There are “rules of operation” contained in the regulation:

  • Separate forms treatment. If two different options are chosen for different parts of the accrued benefit per the new rules, they can be treated separately for § 417(e) purposes.
  • Repeated application permitted. Bifurcated benefit can again be split per the rules.
  • Requirement to use explicit bifurcation in some cases.
  • If different factors apply to a portion of the accrued benefit, and distribution settles some but not all of the accrued benefit, the plan must specify which portion is settled.
  • The new rule will apply to distributions with annuity starting dates in plan years beginning on or after Jan. 1, 2017, although taxpayers may elect to apply to earlier years.
2017 Mortality Tables

IRS Notice 2016-50 provides mortality tables for §430 and §417(e) for the 2017 calendar year. Since it is based on existing regulations, it is an update on the 2016 tables. The notice states the IRS’ expectation that revised final regulations will apply for 2018, presumably based on RP 2014 tables.

Closed Plan Relief

IRS Notice 2016-57, issued in April in anticipation of final regs, extended the relief provided in Notice 2014-5 through 2017. Under the notice, plans that closed by Dec. 13, 2013 and satisfied the coverage and nondiscrimination requirements for plan years beginning in 2013 without aggregating with DC plans can test on a benefits basis without triggering the gateway provisions.

§401(a)(4) Proposed Regulations

Proposed changes to the §401(a)(4) regulations are aimed at easing the transition into minimum allocation gateways. The changes would eliminate gateways under certain circumstances, reduce gateways in certain circumstances, and reduce costs associated with replacement plans.

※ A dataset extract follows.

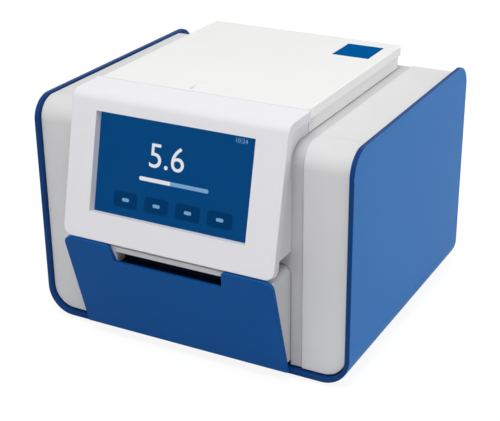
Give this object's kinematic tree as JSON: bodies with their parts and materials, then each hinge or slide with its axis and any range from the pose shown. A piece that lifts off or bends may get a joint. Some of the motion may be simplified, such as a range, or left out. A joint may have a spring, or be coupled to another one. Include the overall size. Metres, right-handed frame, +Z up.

Legislation pending in the U.S. Senate, the Retirement Enhancement and Savings Act of 2016, would put the proposed rules on hold if enacted, Miller noted. However, “the bill’s chances of passage in [the] lame duck [session] are slim,” she said, ‘but they are not ‘none.’” The lame duck session is the only chance for delaying the rules, Miller believes: ‘If it doesn’t get done in the lame duck, the rule will be finalized next year,” she said. Holland agreed, adding that the fate of the rule depends on two things: the makeup of the Senate Finance Committee in the next session of Congress, and the new administration’s view of it.
 
PBGC Missing Participants Proposal

A PBGC proposed regulation would overhaul and expand existing regulations, expanding to cover non-title IV plans (professional corporation plans, DC plans and multiemployer plans.
 
Highlights of the proposed changes include:

  • a one-time fee, initially $35, per missing distributee, payable when benefits transferred to PBGC
  • “missing distributees” would be defined to include those with benefits subject to mandatory cash out who are non-responsive, as well as those who cannot be located
  • mandatory for single-employer title IV plans, but voluntary for others
  • can either transfer benefits or purchase annuity contract and give information to PBGC
  • non-title IV plans could not pick and choose which benefits turned over to PBGC (all or nothing), although comments are invited on this aspect
  • new terminology, including “benefit transfer amount,” “plan make-up amount,” “benefit transfer date,” “missing participant interest rate”and “PBGC missing participant assumptions”
  • would preserve early retirement subsidies and elective lump sums as part of new payout regime
In addition, PBGC would create an online spreadsheet to value benefit using missing participant assumptions (using expected retirement age, straight life annuity, no expense adjustment or load, etc.), presumably by non-actuaries. Holland speculated that use of this online spreadsheet could be made mandatory.

PBGC Late Premium Relief

A final regulation lowers penalties for late payment of premiums. In general, starting with 2016 plan years, penalties are being cut in half (1% to ½%, 5% to 2 ½%, 50% cap to 25% cap, 100% cap to 50% cap). 

The changes include an automatic waiver of 80% of the penalty at higher rate if two conditions are met: a 5-year record of premium compliance (timely filing and no penalty required) and a premium shortfall made no later than 30 days after PBGC notice. Thus, the waiver reduces a 2.5% penalty to 0.5%.